Even today, when I hear this haunting song, it stops me cold in my tracks, probably because my sweet girl Kristin died less than four years later in a manner every bit as senseless and world-changing as the deranged fan who shot and killed John Lennon.  

There are places I remember 

All my life, though some have changed 

Some forever not for better, 

Some have gone and some remain 

All these places have their moments, 

With lovers and friends I still can recall 

Some are dead and some are living 

In my life I’ve loved them all. 

As illogical as it may sound, I never played the song again. But this month I fully expect to hear it and many others owing to the new wave of Beatlemania that will hit every conceivable TV, internet music and radio outlet within days — all in celebration of, and stemming from, that historic February night in 1964 when the Beatles debuted on Ed Sullivan. There are even two documentaries and a film set, too.  

For those of us who grew up with the Beatles and their music, much time has passed and healed many things, leaving only the bittersweet memories of people and places we loved, a world before now. 

Ironically, several years ago, a friend phoned me excitedly one afternoon and insisted I pick up USA Today, which had published a feature in its Thursday book section about the favorite books of celebrities.  

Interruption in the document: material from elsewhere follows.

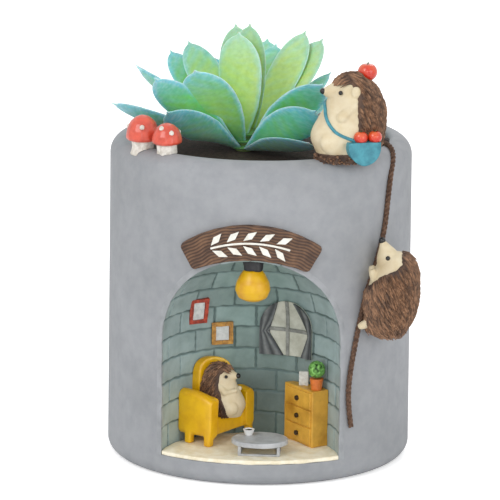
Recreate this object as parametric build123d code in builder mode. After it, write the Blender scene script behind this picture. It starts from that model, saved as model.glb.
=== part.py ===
from build123d import *
import math
import os

# A cast planter with a hedgehog family: a round grey pot with a domed brick
# alcove in its front, a furnished room in the alcove, figures on the rim and
# on the wall, and a succulent that lifts out of its gravel.
# Millimetres. X is to the right, Y to the back, Z up. The origin is the middle
# of the base, and the alcove looks along -Y.
# Bearings on the pot are degrees from the front, positive to the right.
# Bearings in the alcove are degrees from straight back, positive to the right.

# Pot
pot_height = 117.1
pot_top_radius = 54.7
pot_base_radius = 55.3
shoulder_radius = 6.3
base_edge_radius = 4.7
rim_inner_radius = 46.4
rim_lip_radius = 1.6
cavity_floor_radius = 44.0
pot_floor_thickness = 12.0
drain_radius = 4.0
drain_behind_axis = 18.0
overrun = 2.0

# Alcove: a half round room under a dome
alcove_radius = 32.0
alcove_axis_inset = 6.3
alcove_floor_height = 9.8
alcove_spring_height = 51.0
lining_thickness = 2.0
alcove_casing = 4.0
floor_slab_thickness = 1.5

# Brickwork
course_height = 7.95
brick_length = 15.4
joint_width = 0.45
joint_depth = 0.55
joint_slot_width = 0.6
dome_course_count = 4
brick_arc = 96.0

# Soil and gravel
soil_drop = 5.2
stone_height = 2.8
stone_half_length = 3.1
stone_ring_inset = 4.4
stone_count = 14
stone_sides = 6
stone_size_share = 0.18
stone_shift_share = 0.4
stone_swing = 40.0

# Sign over the alcove
sign_thickness = 1.9
sign_top_half_span = 25.3
sign_low_half_span = 20.4
sign_crown_rise = 12.6
sign_end_rise = 3.6
sign_end_drop = 4.8
sign_sill_drop = 0.1
sign_corner_radius = 1.6
sprig_relief = 0.5
sprig_leaf_length = 6.0
sprig_leaf_width = 2.4
sprig_leaf_pairs = 5
sprig_stem_width = 0.7
sprig_turn = 8.2
sprig_leaf_offset = 2.6
sprig_leaf_splay = 35.0

# Lamp under the dome
lamp_x = 0.7
lamp_forward = 1.0
lamp_bottom_height = 67.0
shade_height = 11.4
shade_radius = 6.3
cap_radius = 3.4
cap_overlap = 2.2

# Picture frames on the wall
frame_thickness = 1.3
card_recess = 0.5
red_frame_bearing = -41.0
red_frame_width = 7.4
red_frame_tall = 9.6
red_frame_border = 1.4
red_frame_height = 57.0
red_frame_tilt = -9.0
gold_frame_bearing = -22.6
gold_frame_width = 8.0
gold_frame_tall = 8.3
gold_frame_border = 1.5
gold_frame_height = 47.5
gold_frame_tilt = -4.0

# Window with curtains
window_bearing = 22.0
window_half_width = 10.2
window_sill_height = 39.8
window_spring_height = 50.0
window_bar_width = 1.3
window_cross_height = 49.4
pane_thickness = 0.7
bar_thickness = 0.5
curtain_thickness = 1.0
curtain_tie_width = 1.6
curtain_left_top = 2.6
curtain_left_tie = 6.8
curtain_left_hem = 1.6
curtain_right_top = 1.5
curtain_right_tie = 8.6
curtain_right_hem = 5.6

# Armchair
chair_bearing = -22.7
chair_wall_gap = 8.9
chair_turn = 57.0
chair_half_width = 13.2
chair_seat_height = 9.4
chair_seat_thickness = 6.4
chair_depth = 14.0
chair_arm_width = 5.0
chair_arm_height = 19.6
chair_arm_round = 2.3
chair_arm_reach = 1.8
chair_back_height = 30.0
chair_back_half_width = 5.9
chair_back_aside = 0.3
chair_back_round_share = 0.92
chair_back_thickness = 3.4
chair_leg_size = 2.6

# Chest of drawers
chest_bearing = 39.6
chest_wall_gap = 6.4
chest_turn = -53.1
chest_width = 17.9
chest_depth = 9.0
chest_height = 20.8
drawer_count = 3
drawer_margin = 0.9
drawer_gap = 0.5
drawer_proud = 0.5
knob_radius = 0.95
knob_depth = 0.8

# Things on the chest
book_width = 3.4
book_height = 5.2
book_thickness = 1.1
book_aside = 1.4
book_behind = 3.2
book_turn = 18.0
book_lean = 20.0
book_overrun_share = 4
bush_pot_top_radius = 2.5
bush_pot_base_radius = 1.9
bush_pot_height = 4.2
bush_radius = 3.7
bush_aside = 6.4
bush_behind = 3.4
bush_sunk_share = 0.8

# Table
table_x = 3.4
table_behind_axis = 5.6
table_half_length = 10.1
table_half_depth = 8.4
table_thickness = 1.8
table_height = 5.3
table_leg_size = 1.1
table_leg_inset = 2.6
table_frame_height = 0.7
cup_top_radius = 2.1
cup_base_radius = 1.3
cup_height = 2.2
cup_wall = 0.5
cup_floor = 0.6
cup_left = 4.2
cup_back = 3.6

# Mushrooms on the rim
big_cap_bearing = -55.1
big_cap_inset = 5.3
big_cap_radius = 6.2
big_cap_height = 9.2
big_stem_height = 2.5
small_cap_bearing = -40.7
small_cap_inset = 6.9
small_cap_radius = 5.6
small_cap_height = 7.4
small_stem_height = 3.0
stem_sides = 8
cap_sides = 14
spot_radius = 1.0

# Figures in general: a coat of quills stands proud of the body
coat_thickness = 0.5
eye_radius = 0.62
nose_radius = 0.95
figure_sides = 12
bead_sides = 8
small_bead_sides = 6

# Hedgehog on the rim
rim_figure_bearing = 38.9
rim_figure_inset = 4.6
rim_figure_height = 30.5
rim_figure_rise = 1.2
rim_figure_turn = -160.0
ear_radius = 1.7
rim_pad_height = 3.6
rim_pad_drop = 1.4
rim_pad_front = 10.4
rim_pad_back = 12.2
rim_pad_side = 6.8
rim_pad_taper = 4.0

# Satchel, strap and apples of the hedgehog on the rim
satchel_width = 11.8
satchel_height = 8.2
satchel_thickness = 4.6
satchel_aside = 9.0
satchel_behind = 4.4
satchel_hang = 0.9
satchel_low_width_share = 0.36
satchel_low_height_share = 0.75
satchel_edge_radius = 0.8
strap_width = 1.4
strap_thickness = 0.9
satchel_apple_radius = 2.5
satchel_apple_rise = 1.5
satchel_apple_shift = 1.6
satchel_apple_gap_share = 1.04
head_apple_radius = 3.45
head_apple_behind = 8.4
head_apple_rise = 29.2

# Rope
rope_radius = 1.0
rope_grip = 0.2
rope_bend_share = 0.45
knot_radius = 2.0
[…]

One of those listed was Paul Stookey of Peter, Paul and Mary fame, a resident of Blue Hill, Maine, which was just up the highway from our village on the coast.  The book he cited was Final Rounds, of all things, the book in which I told the tale of Kristin’s murder and how it changed my life. Save for that backstage encounter 50 years ago, I never got to meet Paul Stookey again. But if I ever get that privilege,  I plan to thank him for his kind words about my book and — more importantly — being my first musical hero, even before The Beatles shook up the world and made Trudy McGivern blush.